Charles Schwab market analyst Ben Le Brun said this was a significant earnings downgrade.

“It’s a deep cut that will fester for some time and their shares were already coming off a low base,” he said.

Retail Food Group said recent negative reports about its treatment of franchisees, along with a tough retail environment, are partly to blame for the fall in sales.

Fairfax Media has run a series of reports containing claims from former and current franchisees claiming the group had charged store owners exorbitant fees and food costs in order to grow its own profit.

Its business model allegedly forced some franchisees to underpay staff to make ends meet, while others had been driven to breaking point, according to the reports.

Retail Food Group has denied all allegations.

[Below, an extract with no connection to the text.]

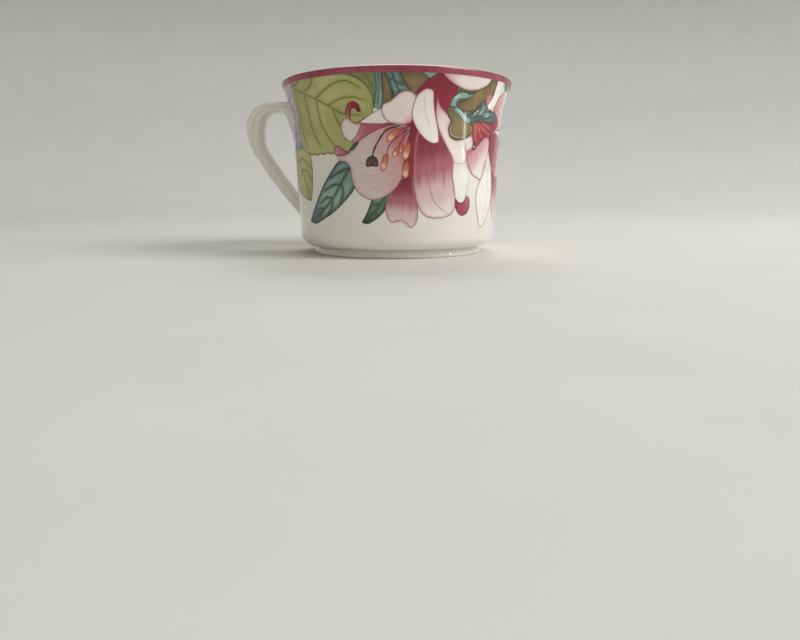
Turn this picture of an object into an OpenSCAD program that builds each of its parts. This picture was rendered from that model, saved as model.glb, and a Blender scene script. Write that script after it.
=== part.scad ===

On Tuesday, the company said the retail environment had been tough, particularly for retailers in shopping centres.

“Recent negative media coverage about franchising, retail and RFG, in particular, has also contributed to a noticeable decline in momentum in new and renewing franchise sales,” the group said in a statement.

“Associated revenues are now forecast to be below prior expectations and future franchise trading revenues are also likely to be impacted.”

The company said it was difficult to predict full-year outcomes given the heightened risk to franchise earnings.

Managing director Andre Nell said the group would look to accelerate any cost-saving initiatives arising from its business-wide review that began in June.

“The retail market is expected to remain challenging for the near future and we remain focused on responding to this challenge through delivering franchisee support initiatives and reducing corporate costs,” he said.

Retail Food  Group also is continuing negotiations with its lenders to roll over its three-year loan facilities of $150 million, which mature in December 2018.